Pumpkins get special attention this festival season 

Greater Chennai Corporation and Urbaser Sumeet launch a drive to collect and compost smashed pumpkins

Updated - October 08, 2022 09:44 pm IST

Those diligently practising waste segregation at home must be pleased as punch learning about this initiative. Urbaser Sumeet, the company handling waste management at a few zones of Greater Chennai Corporation, had a special drive this Ayudha Puja to collect the smashed pumpkins.

Every year, as a tradition during Dussehra, pumpkins are smashed outside homes, commercial establishments and in front of vehicles to ward off the evil eye.

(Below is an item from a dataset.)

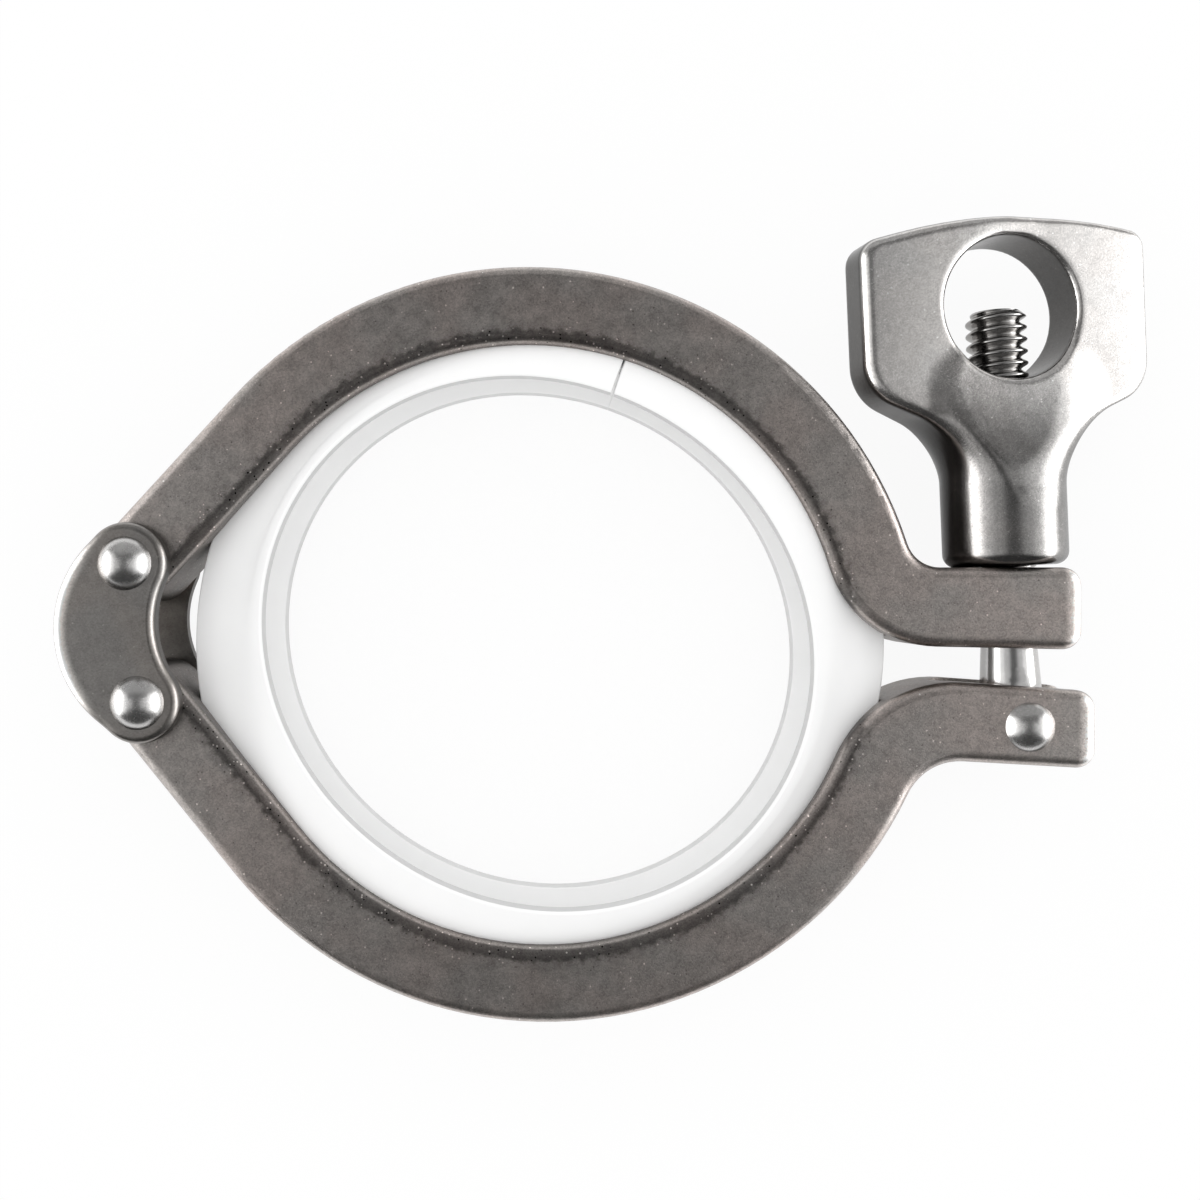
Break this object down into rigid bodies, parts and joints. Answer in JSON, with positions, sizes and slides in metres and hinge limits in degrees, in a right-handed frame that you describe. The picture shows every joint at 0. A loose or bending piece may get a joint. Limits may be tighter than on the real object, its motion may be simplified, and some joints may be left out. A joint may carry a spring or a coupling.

They are usually collected along with other wet waste but this time the agency provided sacks to its conservancy staff to collect them separately for composting.

According to some of the field staff, this time they received good cooperation from many resident-communities that kept the pumpkins in the corner of their road or called the conservancy team to have them cleared.

A huge number of commercial establishments are concentrated in zones IX, X and XII.

A few years ago, Greater Chennai Corporation had announced it would levy a fine on those leaving smashed pumpkins in the middle of the road as the practice triggered accidents.

Composting pumpkins

Samuel Jacob from the Department of Biotechnology, SRM Institute of Science and Technology says the initiative is clearly what the doctor ordered. When left to decompose in a landfill, food waste produces methane gas, a greenhouse gas that is far more potent than carbon dioxide, says Samuel.

In composting, the pumpkins are exposed to air and is more friendly to the soil. “We can compost pumpkins along with other wet waste but the efficiency would be reduced. Composting is a microbiological process, where they require suitable conditions like temperature, moisture and PH to convert efficiently,” he says.

A kilogramme of pumpkin oozes out at least 600 ml of water, so it slows down the process as water content increases moisture, says Samuel. Composting pumpkins can capture nutrients and water that can be put directly into parks and farms.